In vielen westlichen Ländern, insbesondere im angelsächsischen Raum, ist der Mangel an bezahlbarem Wohnraum sowie ineffiziente Infrastrukturentwicklung eine wachsende Herausforderung. Die Gründe dafür liegen vielfach in starren rechtlichen Strukturen, die es Hauseigentümern und Grundstücksbesitzern erlauben, den Bau neuer Projekte häufig durch langwierige und bürokratische Prozesse zu blockieren. Dieses Phänomen lässt sich mit einer historischen Verflechtung von individuellen Vetorechten vergleichen, die auf das politische Unvermögen der Polnisch-Litauischen Union im 17. und 18. Jahrhundert zurückgehen.

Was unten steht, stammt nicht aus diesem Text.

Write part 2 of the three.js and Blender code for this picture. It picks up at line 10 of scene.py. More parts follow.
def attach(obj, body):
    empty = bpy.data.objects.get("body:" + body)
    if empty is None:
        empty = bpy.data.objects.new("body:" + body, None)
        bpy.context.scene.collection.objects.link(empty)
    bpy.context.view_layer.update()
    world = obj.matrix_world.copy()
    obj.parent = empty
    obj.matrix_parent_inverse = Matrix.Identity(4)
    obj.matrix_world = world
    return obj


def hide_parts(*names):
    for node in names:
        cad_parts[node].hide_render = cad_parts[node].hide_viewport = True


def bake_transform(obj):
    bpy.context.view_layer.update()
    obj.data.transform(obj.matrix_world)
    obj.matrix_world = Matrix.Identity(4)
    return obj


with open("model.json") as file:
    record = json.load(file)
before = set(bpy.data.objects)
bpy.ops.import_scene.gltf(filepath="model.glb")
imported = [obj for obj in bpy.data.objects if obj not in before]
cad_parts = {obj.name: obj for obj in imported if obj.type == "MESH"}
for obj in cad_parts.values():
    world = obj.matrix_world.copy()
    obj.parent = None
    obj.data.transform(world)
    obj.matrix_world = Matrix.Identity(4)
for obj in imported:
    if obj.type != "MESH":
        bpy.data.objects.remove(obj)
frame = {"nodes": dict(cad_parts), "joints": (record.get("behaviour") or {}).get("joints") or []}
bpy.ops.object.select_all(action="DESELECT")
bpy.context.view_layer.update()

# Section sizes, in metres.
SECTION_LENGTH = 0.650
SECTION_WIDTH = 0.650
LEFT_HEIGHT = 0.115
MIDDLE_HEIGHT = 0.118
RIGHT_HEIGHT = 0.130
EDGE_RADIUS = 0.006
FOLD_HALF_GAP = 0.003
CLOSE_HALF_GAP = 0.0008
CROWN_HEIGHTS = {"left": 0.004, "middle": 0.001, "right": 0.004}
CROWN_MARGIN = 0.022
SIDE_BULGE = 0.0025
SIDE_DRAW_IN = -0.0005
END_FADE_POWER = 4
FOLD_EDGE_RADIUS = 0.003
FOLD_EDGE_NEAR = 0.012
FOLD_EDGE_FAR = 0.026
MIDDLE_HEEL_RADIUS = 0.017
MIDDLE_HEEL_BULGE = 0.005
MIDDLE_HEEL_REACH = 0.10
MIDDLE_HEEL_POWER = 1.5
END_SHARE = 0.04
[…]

Dort sorgte die sogenannte liberum veto dafür, dass jedes einzelne Mitglied des Parlaments eine Sitzung abrupt beenden konnte – ein Mechanismus, der die politische Handlungsfähigkeit verhinderte und das Land anfällig für ausländische Einflussnahme machte. Ähnlich erschweren heutige Gesetzgebungen im Bereich Stadtentwicklung den nötigen Fortschritt, indem sie einzelnen Stimmen unverhältnismäßig viel Macht zugestehen. Dieser Zustand steht im Gegensatz zu innovativen internationalen Modellen, die sich durch mehr Kooperation und demokratische Mitbestimmung der Bürger auszeichnen und somit eine effektivere und sozial verträglichere Urbanisierung ermöglichen. Ein Blick nach Japan offenbart ein faszinierendes Beispiel für erfolgreichen Städtebau durch sogenanntes Land Readjustment. Dieses Verfahren ermöglicht es, Grundstücksflächen gemeinschaftlich neu zu ordnen und zu entwickeln, ohne dass Eigentümer ihr Land zwangsweise verlieren.

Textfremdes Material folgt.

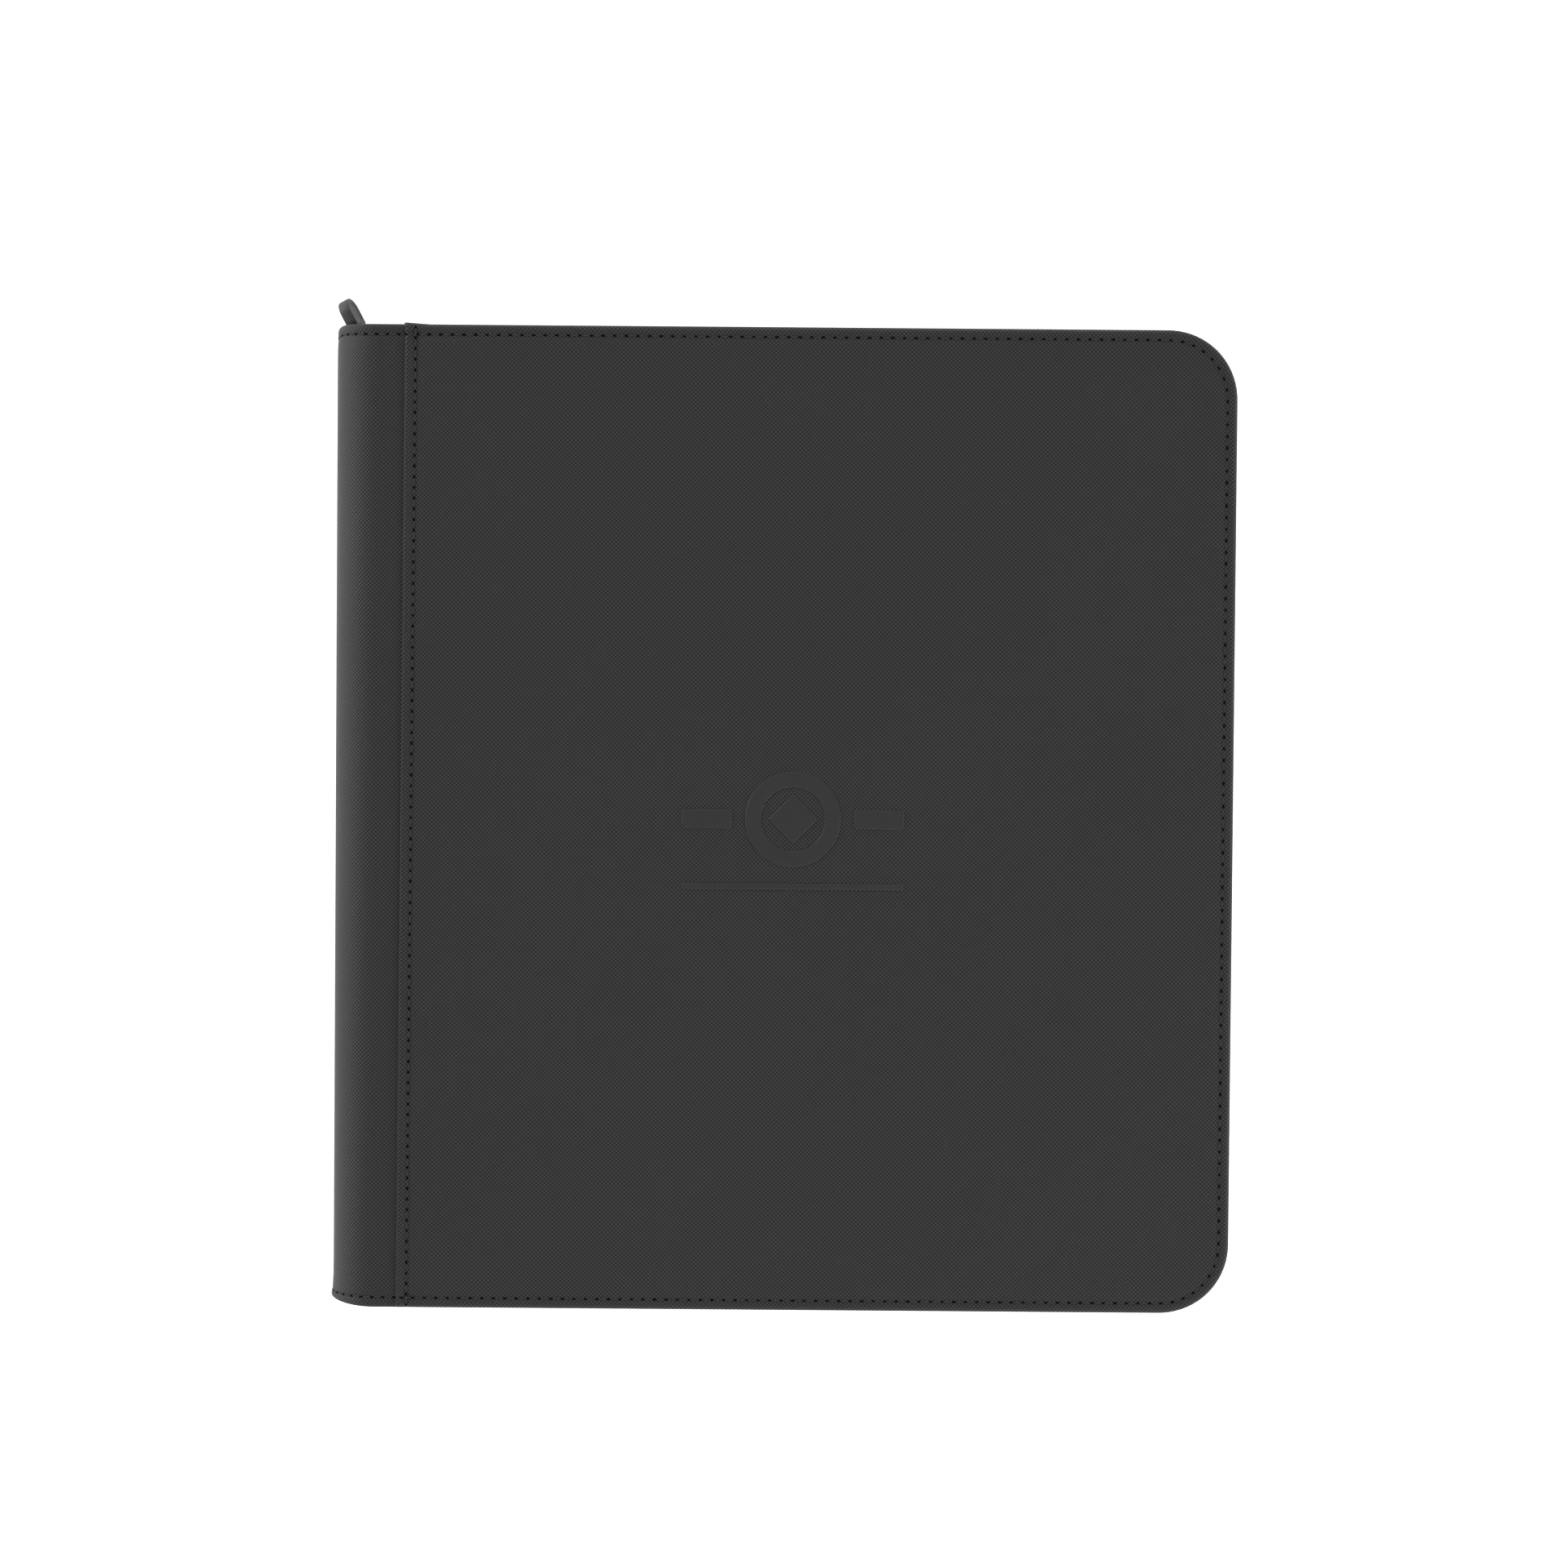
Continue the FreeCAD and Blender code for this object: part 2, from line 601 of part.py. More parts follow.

Wenn zwei Drittel der betroffenen Grundeigentümer ihre Zustimmung geben, werden Grundstücke so umverteilt, dass im Gegenzug neue Gebäude errichtet, Infrastrukturen verbessert und die lokale Dichte erhöht werden können. Dadurch wird der Fokus von Konflikten, bei denen einzelne Akteure durch blockierende Vetos Bauvorhaben verhindern, hin zu einem verständnisvollen Prozess verlagert, in dem die überwältigende Mehrheit der Anwohner aktiv entscheidet, ob Veränderungen stattfinden. Das reduziert administrative Hürden und beschleunigt Stadtentwicklung maßgeblich – mit positiven Nebeneffekten für die gesamte Region. Im Gegensatz zur stark expropriationsorientierten amerikanischen Praxis, bei der Teile von Grundstücken enteignet und an Infrastrukturprojekte angepasst werden, schützt das japanische Modell die Eigentumsrechte der Individuen besser, indem nur Tausch und Neuverteilung erfolgen. Niemand verliert sein Eigentumsrecht, sondern erhält vielmehr einen angepassten Anteil an der neu gestalteten Fläche.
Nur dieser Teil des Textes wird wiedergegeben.